> What is expected: Gather from the material every line that contains the string "before".

** BEGIN Material for the task **

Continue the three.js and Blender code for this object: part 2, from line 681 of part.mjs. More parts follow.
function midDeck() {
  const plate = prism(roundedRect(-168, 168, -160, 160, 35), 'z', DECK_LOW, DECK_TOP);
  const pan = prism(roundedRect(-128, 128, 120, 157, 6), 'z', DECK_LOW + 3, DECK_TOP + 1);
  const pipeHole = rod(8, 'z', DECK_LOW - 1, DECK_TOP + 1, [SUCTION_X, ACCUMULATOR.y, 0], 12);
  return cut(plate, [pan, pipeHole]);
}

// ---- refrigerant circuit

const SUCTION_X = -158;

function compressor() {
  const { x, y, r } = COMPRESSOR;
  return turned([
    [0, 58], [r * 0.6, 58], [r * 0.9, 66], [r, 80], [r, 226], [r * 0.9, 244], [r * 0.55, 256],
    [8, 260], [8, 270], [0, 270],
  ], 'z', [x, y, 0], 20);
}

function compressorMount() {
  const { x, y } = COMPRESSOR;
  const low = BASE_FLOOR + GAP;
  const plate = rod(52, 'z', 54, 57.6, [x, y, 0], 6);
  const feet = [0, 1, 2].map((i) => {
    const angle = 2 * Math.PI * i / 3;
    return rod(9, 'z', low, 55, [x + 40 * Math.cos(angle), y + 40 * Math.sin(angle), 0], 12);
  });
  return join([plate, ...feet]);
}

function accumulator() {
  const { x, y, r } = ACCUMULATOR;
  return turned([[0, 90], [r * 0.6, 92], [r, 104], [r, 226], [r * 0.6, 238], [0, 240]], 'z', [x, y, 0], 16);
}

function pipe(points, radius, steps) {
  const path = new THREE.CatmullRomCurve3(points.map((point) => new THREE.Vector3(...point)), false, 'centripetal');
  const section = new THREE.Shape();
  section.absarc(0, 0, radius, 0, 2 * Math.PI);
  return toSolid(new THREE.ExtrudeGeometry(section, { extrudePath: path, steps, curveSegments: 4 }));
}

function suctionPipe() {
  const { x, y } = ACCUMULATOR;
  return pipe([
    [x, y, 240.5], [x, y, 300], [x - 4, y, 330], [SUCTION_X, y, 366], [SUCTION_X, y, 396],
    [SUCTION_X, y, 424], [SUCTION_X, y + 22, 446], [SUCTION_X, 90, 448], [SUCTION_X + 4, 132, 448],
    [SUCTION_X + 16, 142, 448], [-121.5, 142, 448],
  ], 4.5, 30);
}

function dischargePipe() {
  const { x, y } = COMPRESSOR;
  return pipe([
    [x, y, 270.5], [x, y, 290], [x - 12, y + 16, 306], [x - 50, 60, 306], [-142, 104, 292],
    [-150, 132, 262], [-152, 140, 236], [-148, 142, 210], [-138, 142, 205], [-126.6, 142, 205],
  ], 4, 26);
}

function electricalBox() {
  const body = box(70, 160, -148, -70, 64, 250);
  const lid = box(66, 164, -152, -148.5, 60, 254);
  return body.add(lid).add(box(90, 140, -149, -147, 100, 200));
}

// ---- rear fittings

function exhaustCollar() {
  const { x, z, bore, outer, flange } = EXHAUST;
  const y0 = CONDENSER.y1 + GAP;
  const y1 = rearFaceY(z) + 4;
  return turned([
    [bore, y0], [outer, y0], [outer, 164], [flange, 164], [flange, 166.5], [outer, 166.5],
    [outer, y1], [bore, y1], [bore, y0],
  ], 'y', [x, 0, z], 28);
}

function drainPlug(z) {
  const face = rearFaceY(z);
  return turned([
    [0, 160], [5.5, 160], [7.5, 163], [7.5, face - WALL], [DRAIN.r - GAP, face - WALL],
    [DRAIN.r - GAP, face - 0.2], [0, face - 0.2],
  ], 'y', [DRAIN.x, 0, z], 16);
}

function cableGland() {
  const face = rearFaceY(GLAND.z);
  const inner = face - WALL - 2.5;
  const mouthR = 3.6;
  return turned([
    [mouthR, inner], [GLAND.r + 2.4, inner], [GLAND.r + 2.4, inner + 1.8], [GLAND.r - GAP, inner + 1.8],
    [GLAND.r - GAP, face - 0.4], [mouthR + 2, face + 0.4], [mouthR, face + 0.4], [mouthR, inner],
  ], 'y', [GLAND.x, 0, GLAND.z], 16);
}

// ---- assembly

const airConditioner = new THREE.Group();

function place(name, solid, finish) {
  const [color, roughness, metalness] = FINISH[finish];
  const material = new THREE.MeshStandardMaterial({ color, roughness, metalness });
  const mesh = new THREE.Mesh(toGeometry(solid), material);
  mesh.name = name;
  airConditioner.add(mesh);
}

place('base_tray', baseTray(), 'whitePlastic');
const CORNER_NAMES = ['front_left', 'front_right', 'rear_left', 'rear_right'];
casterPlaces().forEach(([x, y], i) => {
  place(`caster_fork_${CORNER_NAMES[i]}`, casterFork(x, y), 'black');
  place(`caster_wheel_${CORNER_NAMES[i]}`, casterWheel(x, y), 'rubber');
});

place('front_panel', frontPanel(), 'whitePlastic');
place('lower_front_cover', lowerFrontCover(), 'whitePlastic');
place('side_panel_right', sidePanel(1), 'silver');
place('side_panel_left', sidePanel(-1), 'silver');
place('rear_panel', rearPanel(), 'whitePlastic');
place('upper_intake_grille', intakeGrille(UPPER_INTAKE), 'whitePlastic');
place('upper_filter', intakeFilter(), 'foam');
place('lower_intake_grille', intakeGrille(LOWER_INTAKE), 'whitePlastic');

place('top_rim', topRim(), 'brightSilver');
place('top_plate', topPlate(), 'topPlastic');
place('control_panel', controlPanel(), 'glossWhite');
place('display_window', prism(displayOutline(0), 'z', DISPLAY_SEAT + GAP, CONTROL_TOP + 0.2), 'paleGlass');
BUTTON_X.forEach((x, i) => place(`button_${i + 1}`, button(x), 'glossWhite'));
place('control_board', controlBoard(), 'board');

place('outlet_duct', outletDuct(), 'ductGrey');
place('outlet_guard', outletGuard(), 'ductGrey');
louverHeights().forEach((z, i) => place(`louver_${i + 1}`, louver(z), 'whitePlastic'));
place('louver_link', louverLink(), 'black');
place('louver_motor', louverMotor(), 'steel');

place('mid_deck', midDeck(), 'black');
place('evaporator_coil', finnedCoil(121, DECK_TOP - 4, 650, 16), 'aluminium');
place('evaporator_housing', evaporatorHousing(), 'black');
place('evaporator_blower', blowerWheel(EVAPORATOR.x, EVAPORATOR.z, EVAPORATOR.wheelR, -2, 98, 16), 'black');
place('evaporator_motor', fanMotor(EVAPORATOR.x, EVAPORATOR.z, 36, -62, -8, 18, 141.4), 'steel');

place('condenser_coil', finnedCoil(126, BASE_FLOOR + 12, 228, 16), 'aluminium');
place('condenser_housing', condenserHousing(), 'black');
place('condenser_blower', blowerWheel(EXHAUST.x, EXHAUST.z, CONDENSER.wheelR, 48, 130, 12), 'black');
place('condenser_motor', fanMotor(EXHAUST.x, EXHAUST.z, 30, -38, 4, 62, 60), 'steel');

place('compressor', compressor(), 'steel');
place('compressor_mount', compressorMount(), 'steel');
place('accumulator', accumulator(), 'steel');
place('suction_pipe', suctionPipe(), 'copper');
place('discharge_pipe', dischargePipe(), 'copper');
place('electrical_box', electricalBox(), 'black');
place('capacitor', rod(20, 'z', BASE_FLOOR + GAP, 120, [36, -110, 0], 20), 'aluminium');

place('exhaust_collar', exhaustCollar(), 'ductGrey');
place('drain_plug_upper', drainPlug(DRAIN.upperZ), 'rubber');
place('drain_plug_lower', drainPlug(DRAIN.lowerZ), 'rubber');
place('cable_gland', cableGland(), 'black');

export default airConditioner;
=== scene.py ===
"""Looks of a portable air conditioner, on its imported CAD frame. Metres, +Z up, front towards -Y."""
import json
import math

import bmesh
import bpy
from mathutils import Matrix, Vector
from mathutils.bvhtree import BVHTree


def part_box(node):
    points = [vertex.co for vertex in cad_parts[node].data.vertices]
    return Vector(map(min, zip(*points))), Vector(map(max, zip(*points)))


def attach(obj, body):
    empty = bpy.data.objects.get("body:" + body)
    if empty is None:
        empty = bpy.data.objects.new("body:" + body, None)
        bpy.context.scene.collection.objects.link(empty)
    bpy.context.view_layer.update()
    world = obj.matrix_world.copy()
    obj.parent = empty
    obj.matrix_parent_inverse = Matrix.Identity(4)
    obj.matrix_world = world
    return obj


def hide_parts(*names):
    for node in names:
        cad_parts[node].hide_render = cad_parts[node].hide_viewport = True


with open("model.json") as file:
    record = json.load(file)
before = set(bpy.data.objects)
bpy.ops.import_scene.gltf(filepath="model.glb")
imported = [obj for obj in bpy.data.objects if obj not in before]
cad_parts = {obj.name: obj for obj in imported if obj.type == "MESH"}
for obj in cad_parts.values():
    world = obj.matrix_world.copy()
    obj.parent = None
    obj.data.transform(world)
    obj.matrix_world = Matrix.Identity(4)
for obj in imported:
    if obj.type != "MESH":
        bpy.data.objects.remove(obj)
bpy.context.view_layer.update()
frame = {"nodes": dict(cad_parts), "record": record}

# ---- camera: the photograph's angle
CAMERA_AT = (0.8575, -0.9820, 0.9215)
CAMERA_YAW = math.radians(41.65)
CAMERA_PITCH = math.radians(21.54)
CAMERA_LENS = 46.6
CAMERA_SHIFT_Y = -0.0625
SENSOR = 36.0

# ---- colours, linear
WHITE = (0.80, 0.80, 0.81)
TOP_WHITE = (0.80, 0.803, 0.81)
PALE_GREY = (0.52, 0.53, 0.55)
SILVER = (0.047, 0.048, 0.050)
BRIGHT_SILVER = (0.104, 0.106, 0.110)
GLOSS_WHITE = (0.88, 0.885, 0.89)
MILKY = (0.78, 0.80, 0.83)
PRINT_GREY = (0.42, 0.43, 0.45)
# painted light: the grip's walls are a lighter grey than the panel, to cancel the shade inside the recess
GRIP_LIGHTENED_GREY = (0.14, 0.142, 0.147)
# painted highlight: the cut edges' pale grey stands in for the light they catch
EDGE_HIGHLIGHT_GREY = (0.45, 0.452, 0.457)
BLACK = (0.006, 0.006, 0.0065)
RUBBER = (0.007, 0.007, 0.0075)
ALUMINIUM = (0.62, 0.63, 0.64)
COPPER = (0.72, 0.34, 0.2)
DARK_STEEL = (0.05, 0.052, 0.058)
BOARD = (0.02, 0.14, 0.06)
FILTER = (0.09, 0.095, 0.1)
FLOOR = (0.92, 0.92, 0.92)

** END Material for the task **
** BEGIN Material for the task **

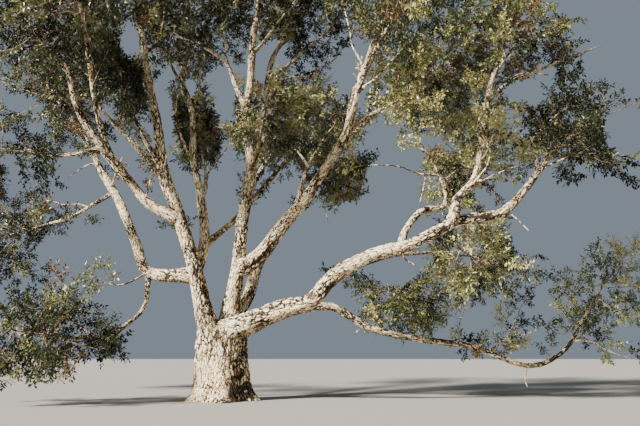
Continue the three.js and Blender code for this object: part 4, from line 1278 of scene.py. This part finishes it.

** END Material for the task **

> Written solution:
before = set(bpy.data.objects)
imported = [obj for obj in bpy.data.objects if obj not in before]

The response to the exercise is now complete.